None of this is to say Enriquez writes purely in feminist howls (though I wouldn’t object if she did). Her stories explore all manner of inequalities related to race, class, and gender; “The Dirty Kid” from Things We Lost in the Fire is an eerie glimpse of poverty, and “Rambla Triste” in The Dangers of Smoking in Bed performs a Danse Macabre for the victims of pedophilia.

All manner of injustices are probed in these pages, but they are most often seen from the eyes of those who experience the brunt of the true-to-life, intersectional horror: women and, even more specifically, young women. 

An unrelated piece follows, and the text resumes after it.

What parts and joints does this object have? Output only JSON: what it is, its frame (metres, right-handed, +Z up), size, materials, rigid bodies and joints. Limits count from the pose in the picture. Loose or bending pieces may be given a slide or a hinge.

Enriquez draws you in with the gory and the grotesque, invites you into the haunted house (a la “Adela’s House”) but only to make you look — truly look — at the picture before you. She keeps you there with swirls of black magic or rotting ghost children or graveyard cannibals so you won’t look away. 

McDowell sums it up best in her translator’s note for Things We Lost in the Fire: “The horror comes not only from turning our gaze on desperate populations; it comes from realizing the extent of our blindness.”